Management doesn’t sound sexy. It doesn’t get you likes on social media. But as I share in my book O Empreendedor Smart, if you don’t master management, you’ll always be stuck reacting instead of leading.

Related: Why Business Management for Startups is Essential for Growth

What management really means

Management isn’t bureaucracy. It’s not just systems, meetings and spreadsheets. Management is decision-making. It’s knowing what matters, who’s responsible and how to track progress.

Peter Drucker defined it simply: “Management is doing things right; leadership is doing the right things.” In The Essential Drucker, he also reminds us that the job of management is to enable ordinary people to do extraordinary things, as highlighted in this Harvard Business Review article.

To do that, you need clear priorities, numbers you trust and rituals that sustain performance.

An effective management formula

Entrepreneurs need to simplify how they manage. You don’t need an MBA. You need a rhythm. Here’s the three-part formula I use:

1. Numbers tell the truth

If you’re not looking at the right numbers weekly, you’re guessing.

I always ask:

  • What are your three most important metrics?

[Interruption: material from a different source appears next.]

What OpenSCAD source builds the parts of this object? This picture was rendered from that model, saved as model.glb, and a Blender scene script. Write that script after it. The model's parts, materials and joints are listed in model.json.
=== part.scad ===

  • Are they visible to the team?

  • Are you reviewing them weekly?

For us at Coworking Smart, these numbers were:

Numbers create alignment. They end opinions. They allow for faster, smarter decisions.

A McKinsey report shows that teams with clarity on performance metrics are 3.5 times more likely to outperform their peers. Similarly, a Gartner study emphasizes that companies that align team metrics with strategic goals see a significant boost in employee engagement and overall results.

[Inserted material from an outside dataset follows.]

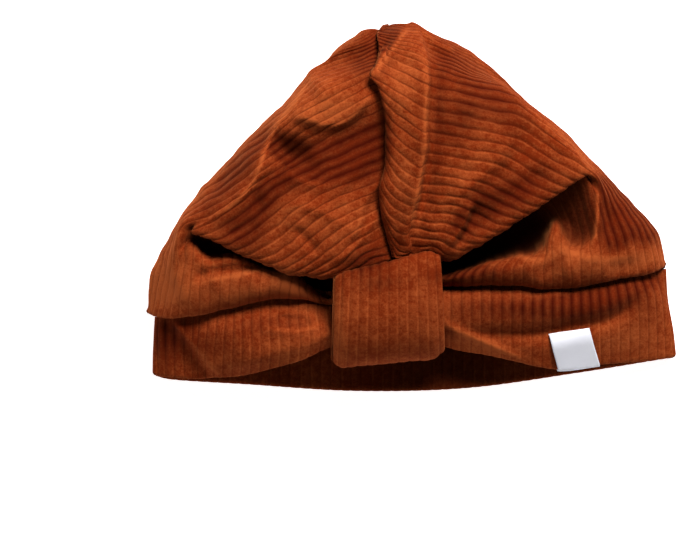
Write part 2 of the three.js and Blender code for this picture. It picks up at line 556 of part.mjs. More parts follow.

2. People drive the numbers

The second principle: Metrics are the output. People are the input.

You can’t separate culture from results. If your team doesn’t feel safe, focused and equipped — they won’t deliver.

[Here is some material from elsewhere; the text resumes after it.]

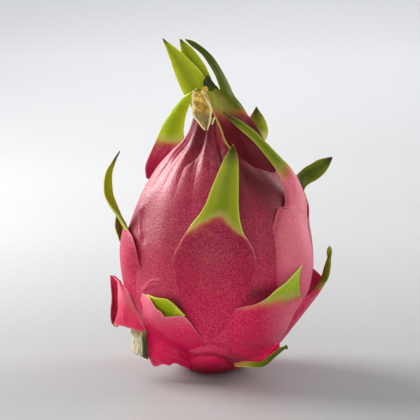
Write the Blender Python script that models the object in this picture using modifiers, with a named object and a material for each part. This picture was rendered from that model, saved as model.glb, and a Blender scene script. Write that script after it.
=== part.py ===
"""A dragon fruit (red pitaya) standing on the small flat spot where its skin has settled.

The fruit is one solid body with a pleated neck. Leafy scales, a cut stem and the withered
flower are separate pieces that sit on it. All sizes below are in millimetres; the scene is
in metres. +Z is up, the origin is the centre of the flat spot, and the front faces -Y.
Azimuths are in degrees, 0 at the front and growing towards +X.
"""

import math

import bmesh
import bpy
import numpy as np
from mathutils import Vector, noise

MM = 0.001

# Driving dimensions of the body.
HEART = Vector((0.0, 0.0, 50.0))  # every ray from here meets the skin once
NECK_TOP = 118.0
FOOT_RADIUS = 14.0
GIRTH_RADIUS = 43.0
FULLER_SIDE = 0.05  # how much wider the +X flank is than the mean
SHOULDER_SWELL = 3.5  # how far the +X shoulder stands out
BODY_SEGMENTS, BODY_RINGS = 56, 40

# Half of the body's outline, (radius, height), from the neck down to the flat spot.
MERIDIAN = (
    (0.0, NECK_TOP),
    (5.0, 117.4),
    (8.4, 114.8),
    (9.8, 111.0),
    (11.4, 107.0),
    (14.4, 103.0),
    (19.5, 98.5),
    (26.0, 92.0),
    (32.6, 83.0),
    (37.6, 73.0),
    (41.6, 62.0),
    (GIRTH_RADIUS, 52.0),
    (42.8, 42.0),
    (40.8, 32.0),
    (36.8, 22.0),
    (31.0, 13.0),
    (24.6, 6.4),
    (18.6, 2.2),
    (FOOT_RADIUS, 0.0),
)
NECK_PLEATS = 7
PLEAT_DEPTH = 1.1
PLEATS_START = 88.0  # height at which the pleats begin to show

# Scales: how they sit on the skin.
SKIN_GAP = 0.35
THINNEST_LIFT = 0.95
TIP = 0.8
SCALE_THICKNESS = 1.5
EDGE_THICKNESS = 0.55
RISE = 3.4
CURL = 0.75  # angle, in radians, through which each half of a free blade is rolled
SCALE_COLUMNS, SCALE_ROWS = 6, 15

SKIN_PINK = (0.55, 0.06, 0.13, 1.0)
LEAF_GREEN = (0.26, 0.38, 0.04, 1.0)
STEM_BEIGE = (0.42, 0.40, 0.20, 1.0)
PAPER_YELLOW = (0.50, 0.34, 0.07, 1.0)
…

That’s why we implemented weekly 1:1s, regular feedback loops and team dashboards that show progress visually. These practices create ownership.

As Simon Sinek explains in his book Leaders Eat Last, people don’t work hard because you pay them. They work hard because they feel seen and supported.

Culture is the hidden engine of performance. And management is how you build that engine.

In Drive, Daniel Pink explains that motivation comes from autonomy, mastery and purpose — and it’s management’s role to cultivate those elements (source).

3. Rhythm beats speed

Speed alone doesn’t scale. Rhythm does.

That’s why management needs cadence. At Coworking Smart, we follow a basic weekly cycle:

  • Monday: team sync with KPIs

  • Wednesday: deep work/no meeting day

  • Friday: short retrospective on what worked and what didn’t

This rhythm helps us avoid firefighting and stay focused on what matters.

You don’t need complex tools. You need consistency. As James Clear wrote in Atomic Habits, “You do not rise to the level of your goals. You fall to the level of your systems.”

Related: The Core Traits of Effective Leaders — Here’s What Every Manager Should Strive For

Tools to get started without spending more

One of the biggest myths in entrepreneurship is: “I’ll focus on management once I grow.”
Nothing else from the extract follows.